On Tue, Apr 11, 2017 at 03:35:54PM +0200, Svenja Otten wrote:
> Am Wed, 5 Apr 2017 08:51:09 -0500
> schrieb "Serge E. Hallyn" <se...@hallyn.com>:
> 
> > My guess would be that your new login is in a different cgroup from the
> > old.  The path 'user.slice/user-1000.slice' is relative to your current
> > path.  What does
> > 
> >     cgm getpidcgroupabs memory $$
> > 
> > show before and after logging back in?
> 
> ok, I tried it out.
> 
> Before logging out:
> ------------------------------------------
> root@debian-test:~# cgm gettasks memory user.slice/user-1000.slice
> 13099
> 13101
> 13102
> 13104
> 13105
> 
> root@debian-test:~# cgm getpidcgroupabs memory $$
> /
> ------------------------------------------
> 
> After logging back in:
> ------------------------------------------
> root@debian-test:~# cgm gettasks memory user.slice/user-1000.slice
> call to cgmanager_get_tasks_sync failed: invalid request
> 
> root@debian-test:~# cgm getpidcgroupabs memory $$
> /user.slice/user-0.slice
> ------------------------------------------
> 
> But how how does it work after logging back in?

This is odd.  Are you logging in the same way both times?  how
exactly are you logging in?  (ssh, console, lightdm or the like?)
As which user?  Certainly user-0.slice seems wrong.

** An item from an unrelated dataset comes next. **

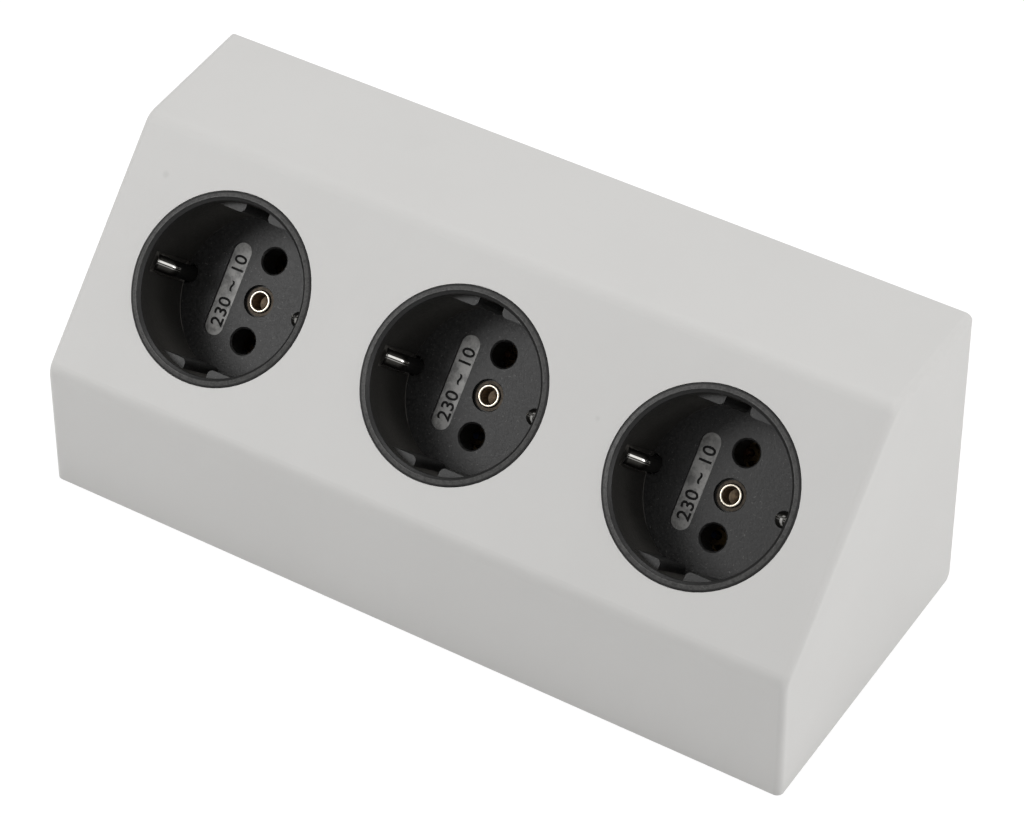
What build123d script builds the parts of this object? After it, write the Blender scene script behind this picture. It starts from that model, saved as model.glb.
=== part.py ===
from build123d import *
import os
from math import atan2, cos, hypot, pi, radians, sin, sqrt, tan

# Three-way desk socket strip with a sloping face, in millimetres.
# The origin is the middle of the footprint at the bottom of the housing.
# +X runs along the strip, +Y points to its back and +Z up.

# Housing outline, seen from the end
depth = 76.0
height = 76.0
front_height = 33.0
top_depth = 33.0
end_space = 13.85
end_draft = 1.4
housing_wall = 2.5
slope_edge_radius = 5.0
end_edge_radius = 1.6
corner_radius = 2.0

# Row of sockets on the slope
socket_names = ["left", "middle", "right"]
socket_gap = 18.0
socket_rise = 0.4
insert_clearance = 0.15
flange_clearance = 0.1
collar_height = 4.0
collar_wall = 1.6

# Socket cup
recess_radius = 19.45
recess_taper = 0.15
recess_depth = 19.4
mouth_drop = 0.5
cup_wall = 1.2
floor_thickness = 2.5
flange_overlap = 0.85
flange_sink = 1.0
flange_edge = 0.06
flange_rounding = 0.3
crest_inset = 1.3
crest_height = 0.42
crest_step = 0.15
lip_drop = 0.35
lip_rounding = 0.25
skirt_length = 3.0
skirt_wall = 1.4

# Guide ribs inside the cup
rib_depth = 2.4
rib_gap = 6.0
rib_corner_radius = 1.2
rib_top_depth = 3.0

# Pin holes and rating field in the cup's floor
pin_spacing = 19.0
pin_hole_radius = 2.9
pin_hole_chamfer = 0.35
pin_guide_length = 4.0
pin_guide_wall = 0.8
field_length = 22.0
field_width = 4.7
field_depth = 0.4
field_offset = 8.2

# Snap wedges and key on the outside of the cup
snap_count = 4
snap_angle = 45.0
snap_width = 8.0
snap_length = 3.0
snap_reach = 0.75
snap_gap = 0.15
key_width = 2.4
key_reach = 1.0
key_clearance = 0.2

# Centre rivet
rivet_shank_radius = 2.2
rivet_bore_radius = 1.78
rivet_bore_depth = 4.0
rivet_lip_radius = 0.42
rivet_collar_radius = 3.3
rivet_collar_height = 0.3
rivet_head_radius = 3.8
rivet_head_height = 1.0
rivet_clearance = 0.1
counterbore_radius = 3.65
counterbore_depth = 1.2

# Contact carrier behind the cup
carrier_height = 16.0
carrier_clearance = 0.2
chamber_length = 12.0
chamber_width = 8.4
chamber_floor = 3.0
carrier_edge = 0.8

# Line and neutral contacts
contact_sheet = 0.6
contact_grip_radius = 2.35
contact_top_gap = 3.2
contact_leaf_angle = 104.0
contact_flare = 0.8
contact_side_gap = 0.4
terminal_offset = 4.2
anvil_height = 6.0

# Earth bracket with its two sprung arms
earth_sheet = 0.8
earth_bar_width = 7.0
earth_arm_curve = 1.9
earth_arm_dish = 1.3
earth_arm_sheet = 0.45
earth_apex_inset = 3.4
earth_apex_depth = 7.1
earth_top_inset = 0.4
earth_top_depth = 4.9
earth_foot_inset = 1.3
earth_bend_radius = 1.6
earth_flare_length = 0.45
earth_flare_growth = 0.2
earth_slot_clearance = 0.4
earth_groove_web = 0.4
earth_tab_width = 4.4
earth_tab_web = 1.0
earth_tab_margin = 0.7
earth_seat_clearance = 0.2

# Jumper wires between the sockets
wire_radius = 1.4
core_radius = 0.69
power_wire_share = 0.5
earth_wire_share = 0.36
wire_bend_clearance = 1.5
wire_hole_clearance = 0.2
stripped_length = 5.0
wire_seat_depth = 1.5

# Base bracket that closes the back and the bottom
base_wall = 2.5
cover_gap = 0.2
base_inner_radius = 3.0
land_depth = 11.0
land_thickness = 4.0
land_width = 14.0
screw_pocket_radius = 4.5
seat_gap = 0.1

# Cover screws and the posts they go into
post_radius = 4.0
end_post_inset = 3.4
end_post_height = 16.0
post_web = 3.0
screw_core_radius = 1.45
screw_hole_radius = 1.9
screw_bite = 12.0
pilot_clearance = 0.05
pilot_spare = 2.0
screw_head_radius = 3.1
screw_head_height = 2.2
drive_length = 3.4
drive_width = 0.8
drive_depth = 1.2
partition_thickness = 2.0
partition_depth = 36.0

# Keyhole slots for hanging the strip
keyhole_spacing = 146.0
keyhole_head_radius = 4.5
keyhole_slot_width = 4.6
keyhole_travel = 9.0
keyhole_cover_height = 4.5
keyhole_cover_wall = 1.2
bottom_keyhole_y = 4.0
back_keyhole_z = 44.0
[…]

You do seem to have multiple things installed at the same time which
can upset each other.  In the first email you showed 'cgget', which
comes from libcgroup, and showed 
/etc/systemd/system/user-1000.slice.d/MemoryLimit.conf
which comes from systemd.

Note that if you are using systemd you should definately not be using
cgmanager.  Both will be trying to set up cgroups and will walk over
each other.  And libcgroup AFAIK is unmaintained for several years now.
It existed before either systemd or cgmanager, so if it is set up to
setup cgroups it will definately cause trouble.